10 Pivotal Papers in Ecological Restoration
I led a multidisciplinary group of graduate students from UC Berkeley in writing an opinion piece for Restoration Ecology. This paper was a summary and synthesis of work we did in a larger seminar on restoration in which we read and critiqued nearly 100 recent articles on the topic. For our opinion piece, we selected 10 papers that struck us and our larger group as important for the future of restoration and discussed them in that context. As part of that paper, I created a website with the class’ critiques and a discussion forum about the opinion piece at restecology.blogspot.com.
Society for Ecological Restoration primer and the Global Restoration Network
A subset of the authors of 10 Pivotal Papers set out to evaluate the use of the Society for Ecological Restoration’s Primer on restoration by collectively reading through restoration project summaries at the Global Restoration Network. We tested these projects’ use of the Primer’s attributes of a restored ecosystem. We also discussed possible ways of framing restoration to include social factors as well as ecological factors, and published our findings in Restoration Ecology.
IDTEA was a graduate seminar originating from Louise Fortmann and Justin Brashares’ groups’ collaborations. It grew to include students from throughout Environmental Science, Policy, and Management at Berkeley. Each week we met for tea, snacks, and discussion of interdisciplinarity in environmental studies. I coordinated this seminar from Spring 2012 through Spring 2013. I applied for and won a Breslauer Graduate Conversation Group Award to fund the group. I also organized speakers, field trips, and other content for the course as well as synthesizing the results into a document that newcomers can read at the beginning of a fresh semester. We wrote a book review for Gunilla Oberg’s book Interdisciplinary Environmental Studies: A Primer” in the Quarterly Review of Biology. We also worked extensively on remodeling our department’s core course for incoming graduate students. The goal was to take better advantage of the opportunity for interdisciplinary training and team building. The new course was taught in Fall 2012, and represents a definite improvement over previous versions; we also consulted with next year’s instructors of the course.
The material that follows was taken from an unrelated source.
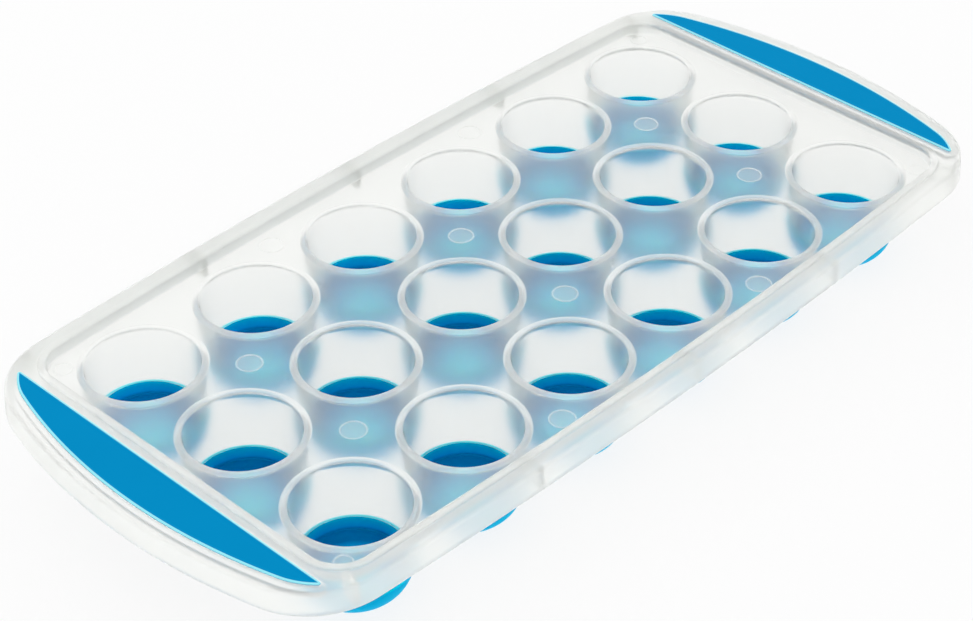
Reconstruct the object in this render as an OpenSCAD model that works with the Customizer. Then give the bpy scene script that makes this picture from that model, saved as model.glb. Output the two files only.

We published a reflection on our experiences with interdisciplinary graduate training in Biodiversity and Conservation: “Finding your way in the interdisciplinary forest: notes on educating future conservation practitioners.” In November 2012, we hosted the First Intercampus Workshop on Interdisciplinarity, bringing students and faculty from universities around the bay to come discuss how to foster work across disciplines. The Second Intercampus Workshop was held at Stanford in April 2013, and the third Workshop was hosted at UC Santa Cruz in Fall 2013. We hosted the fourth Intercampus Workshop in Spring 2014 at Berkeley.
National Socio-Environmental Synthesis Center Graduate Scholar
I was a SESYNC Graduate Scholar in 2012-2013. I and nine other graduate students from across the country met in Annapolis and discussed ways to involve graduate students in SESYNC’s programs, and helped generate ideas for funding Themes. Two of our proposed “Graduate student Themes” have been listed on their website for grant competition – these Themes are for groups of graduate students only to propose collaborative synthesis projects. SESYNC will be holding a workshop beforehand for students to network and learn more about the Themes.
Scientists, Technologists, and Artists Generating Exploration (STAGE) play competition
I have read and written coverage (summary and critical evaluation) for play submissions to STAGE’s 2nd, 4th, and 5th cycles. STAGE, initially sponsored by the California Nanosystems Institute and the Professional Artists’ Lab at UC Santa Barbara, and now hosted at the University of Chicago Institute for Molecular Engineering, is intended to encourage and support the writing of plays about science and scientists. I’ve read some very interesting submissions over the years, including a finalist from the 2nd cycle.
Where are the Missing Coauthors?
Working with Louise Fortmann, Dan Sarna-Wojcicki, and Meg Perret, I helped analyze a database of almost 300 research papers on participatory research in the development literature. My colleagues coded these articles based on their level of participation with community members, whether there was indigenous knowledge or gender-related content, and what the institutional affiliations of the authors were. We then fit statistical models to find out if any of those factors governed whether academic authors doing self-described ‘participatory’ work either coauthored or acknowledged their community partners. There were only 16 papers which had community coauthors, and only just over half of the papers acknowledged community contributions to the work. My colleagues interviewed the individuals who did coauthor with community members to find out more about barriers and factors determining coauthorship. This interdisciplinary project features me as a statistician collaborating from the beginning with sociologists skilled in qualitative analysis and interview methods. This project is was published in Rural Sociology.